Opinion: Real-time detection and message-based integration highlight SeeWhy's business intelligence debut.As observed in the stories of fictional detective Sherlock Holmes,
there's more than one kind of intelligence. In an 1893 story by Sir
Arthur Conan Doyle, "The
Adventure of the Greek Interpreter," readers learn that Holmes
admires his older brother Mycroft for having superior powers of
observation and deductionwhile at the same time saying that Mycroft
is "incapable" of applying those powers to the craft of detective work.
"If the art of the detective began and ended in reasoning from an
armchair, my brother would be the greatest criminal agent that ever
lived. But he has no ambition and no energy," Sherlock tells his
colleague Dr. Watson. "He will not even go out of his way to verify his
own solutions, and would rather be considered wrong than take the
trouble to prove himself right." I found myself thinking of the paradox
of an intelligence that lacks the practical faculties of application
after speaking last week with Charles Nicholls, founder and CEO of SeeWhy Software.

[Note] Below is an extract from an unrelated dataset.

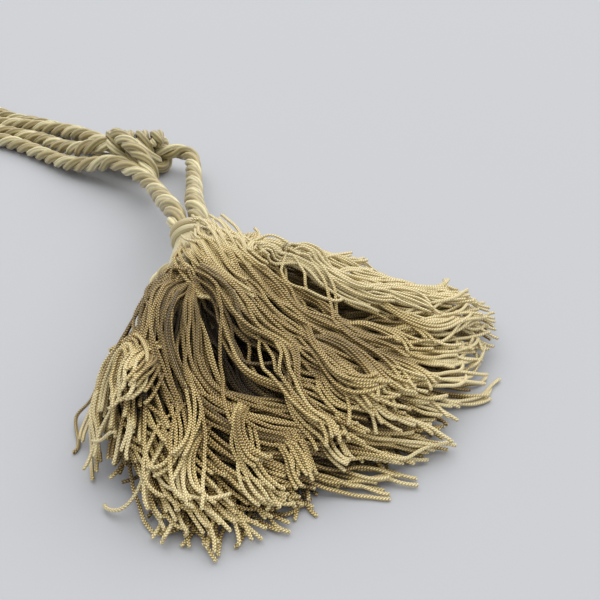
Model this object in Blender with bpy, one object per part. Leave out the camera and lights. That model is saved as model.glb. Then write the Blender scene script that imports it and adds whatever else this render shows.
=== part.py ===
"""Curtain tieback tassel, lying on a table with its skirt spread out like a fan.

Metres, +Z up, table at z = 0. The origin is under the middle of the tassel: the head, the
trimmings on it and the skirt. The rope runs from the head to a wound knot, and on from the
knot as two long loops, the arms that go round the curtain and over the wall hook.
"""

import math

import bmesh
import bpy
import numpy as np
from mathutils import Matrix, Vector

MM = 0.001
GAP = 0.3 * MM                      # air between two pieces that touch on the real tassel

# --- driving dimensions ---------------------------------------------------------------
ROPE = 10.0 * MM                    # diameter of the three-ply rope

TASSEL_MIDDLE = Vector((0.7, -10.9, 0.0)) * MM              # the origin, in the layout below
RING_CENTRE = Vector((-45.0, 27.0, 24.3)) * MM - TASSEL_MIDDLE
HEAD_AXIS = Vector((0.215, -0.942, -0.26)).normalized()      # from the neck to the skirt
RING_CORD = 9.0 * MM                # thickness of the twisted cord round the head's base
RING_PLIES = 3
RING_TWISTS = 11                    # turns of the plies in one round of the ring

BELL_LENGTH = 32.0 * MM
BELL_PAST_RING = 2.0 * MM           # the mould ends this far beyond the ring's plane
BAND_LENGTH = 3.8 * MM              # each of the two wound bands of the collar
BAND_RADIUS = 9.6 * MM

KNOT_CENTRE = Vector((-103.0, 201.0, 13.8)) * MM - TASSEL_MIDDLE
KNOT_LENGTH = 37.0 * MM
KNOT_RADIUS = 14.2 * MM
KNOT_WRAPS = 3.5
KNOT_RIDGE = 2.4 * MM               # how far each turn stands out of the hollows beside it

# The wrapped wooden mould: share of its length from the neck, and radius there.
BELL_PROFILE = (
    # share, radius mm
    (0.00, 8.0),
    (0.08, 8.6),
    (0.22, 10.2),
    (0.42, 12.2),
    (0.65, 13.5),
    (0.88, 14.0),
    (1.00, 13.6),
)

# The skirt, one row for each lock of threads: the way its ends lie, how far they reach from
# the middle of the ring, its height over the ring, half way out and near its ends, how far
# the lock bows to the left on its way, and how deep the notch after it cuts into the edge.
LOCKS = (
    # azimuth deg, reach mm, shoulder mm, belly mm, ends mm, bow deg, notch share
    (-176.0, 27.0, 22.0, 16.0, 5.0, 0.0, 0.05),
    (-150.0, 38.0, 36.0, 24.0, 6.0, 0.0, 0.06),
    (-132.0, 63.0, 44.0, 26.0, 5.0, -1.0, 0.05),
    (-118.0, 85.0, 50.0, 27.0, 5.0, -3.0, 0.08),
    (-105.0, 97.0, 52.0, 28.0, 5.0, -4.0, 0.05),
    (-96.0, 110.0, 53.0, 29.0, 5.0, -4.0, 0.07),
    (-85.0, 115.0, 53.0, 28.0, 4.0, -2.0, 0.04),
    (-76.0, 112.0, 53.0, 26.0, 5.0, 1.0, 0.08),
    (-63.0, 109.0, 53.0, 26.0, 4.0, 4.0, 0.05),
    (-52.0, 114.0, 53.0, 27.0, 5.0, 6.0, 0.09),
    (-38.0, 122.0, 53.0, 28.0, 5.0, 7.0, 0.06),
    (-28.0, 113.0, 52.0, 29.0, 5.0, 6.0, 0.05),
    (-19.0, 117.0, 52.0, 30.0, 5.0, 5.0, 0.07),
    (-9.0, 128.0, 52.0, 31.0, 6.0, 4.0, 0.05),
    (-1.0, 134.0, 52.0, 32.0, 6.0, 3.0, 0.06),
    (7.0, 132.0, 52.0, 33.0, 7.0, 2.0, 0.08),
    (13.0, 108.0, 52.0, 35.0, 10.0, 1.0, 0.08),
    (21.0, 78.0, 52.0, 38.0, 15.0, 0.0, 0.10),
    (33.0, 52.0, 52.0, 44.0, 22.0, 0.0, 0.10),
    (50.0, 36.0, 52.0, 49.0, 32.0, 0.0, 0.08),
    (72.0, 26.0, 52.0, 51.0, 40.0, 0.0, 0.06),
    (104.0, 26.0, 9.0, 8.0, 4.0, 0.0, 0.05),
    (140.0, 27.0, 10.0, 8.0, 5.0, 0.0, 0.05),
    (164.0, 27.0, 15.0, 12.0, 5.0, 0.0, 0.05),
)
LOCK_STEPS = 6                      # faces across each lock
REACH_STEPS = 13                    # faces from the ring to the ends
GROOVE = 4.4 * MM                   # hollow between two locks, half way out
STRAND_RIPPLE = 0.7 * MM            # the lesser bundles within a lock
RING_STANDOFF = 4.0 * MM            # plan radius of the skirt's innermost row of faces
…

SeeWhy announces this week the general release of its Enterprise Edition
business intelligence product, following an extended period of testing
with early adopter sites. As Nicholls told me during our conversation,
"We want to change the way that people analyze data. There's no reason
today why people should analyze data that's out of date, but it's
incredibly difficult to make the data warehouse anything else."
SeeWhy's approach, he said, begins with a real-time event-driven engine
for recognizing and analyzing significant data blips, then couples it
into a message-oriented environment that lets developers apply the
results close to the point where they can have the greatest leverage.